Calculating the usable capacity for your next SAN/NAS is easy. Work out the number of drives you have, what RAID config your going to use and your done, right?!
Wrong! There are numerous factors which come into play to understand the ACTUAL or TRUE usable capacity of a SAN/NAS solution.
So let’s take an example of a traditional SAN/NAS using RAID and work out how much space we can actually use.
Note this is a simplified and generic example, which will vary from vendor to vendor.
Let’s say a SAN/NAS has 100 x 1TB drives (Note: The type of drive is not important for this example) and has the requirement to support mixed workloads such as MS SQL , MS Exchange and general server workloads.
As per vendor best practices, RAID 10 is used to maximize IOPS for SQL / Oracle and other storage intensive applications, RAID 5 is used for things like MS Exchange and RAID 6 (or DP) is used for general server workloads.
The vendor also recommends one hot spare drive per 2 disk shelves to ensure when drives fail, there are sufficient hot spares available.
So let’s start with 100TB RAW and see where things end up.
1. Deducting hot spare drives
So assuming 14 drives per shelf, that’s 7 drives (or 7TB RAW) dedicated to hot spares.
100TB – 7TB = 93TB
2. RAID Overhead
Let’s assume 20% of our workloads require RAID 10, so 20 drives are used. RAID 10 has a usable capacity of 50% so 20TB – 50% = 10TB
Next let’s say 40% of our workloads use RAID 5, so 40 drives broken up into 5 x RAID 5s each with 8 drives in a 7+1 Parity configuration.
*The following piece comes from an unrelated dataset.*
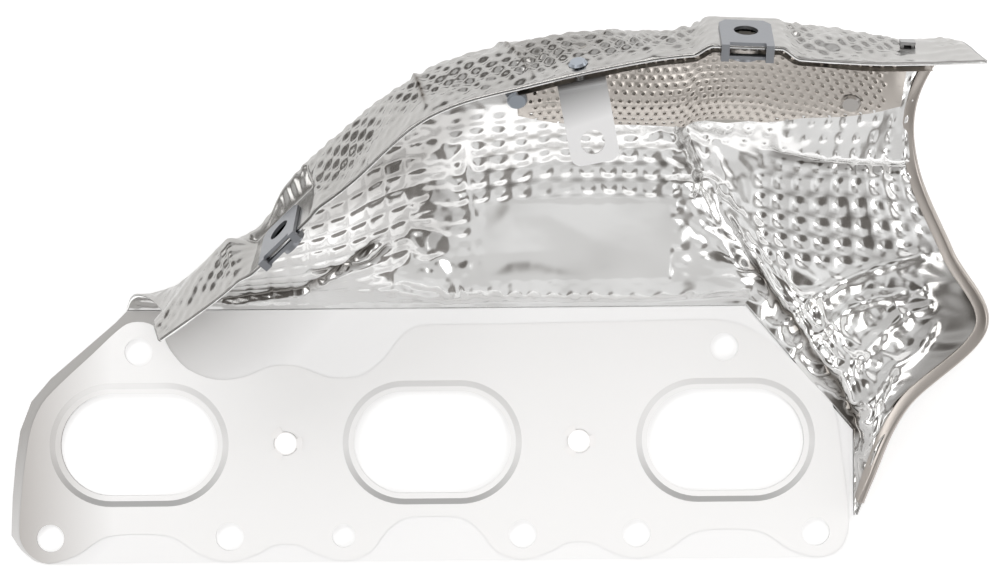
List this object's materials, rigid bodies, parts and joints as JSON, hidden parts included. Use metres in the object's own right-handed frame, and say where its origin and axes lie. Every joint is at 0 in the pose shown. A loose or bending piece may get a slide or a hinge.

Therefore with 5 x RAID 5s volumes we loose 5 drives (5TB RAW) worth of capacity.
The final 40% of our workloads use RAID6 (or DP), so 40 drives broken up into 5 x RAID 6s each with 8 drives in a 6+2 Parity configuration therefore with 5 x RAID 6s we loose 10 drives (10TB RAW) worth of capacity.
93TB – 10TB (RAID 10) – 5TB (RAID5) – 10TB (RAID6) = 68TB remaining
3. Free Space on the platform required to ensure performance
For most traditional storage solutions, the vendors recommend ensuring a specific percentage of free space to ensure performance remains consistent.
For some vendors this is 20% and others say around 30%.
For this example, I will assume best case scenario of 20%.
68TB – 20% (Free space for performance) = 54.4TB
4. Free space per LUN
Vendors typically recommend having between 10-20% free space per LUN to account for unexpected growth, VM level snapshots etc. This makes perfect sense as if a LUN runs out of space, its a bad day for the I.T dept.
For this example, I will assume only 10% free space per LUN but it could easily be 20% further reducing usable capacity.
54.4TB – 10% (Free space per LUN) = 48.96TB
5. Free space per VMDK
As with physical servers, we don’t want our VMs drives running out of capacity, as a result it is common to size VMDKs well above what is strictly required to make capacity management (operational tasks) easier.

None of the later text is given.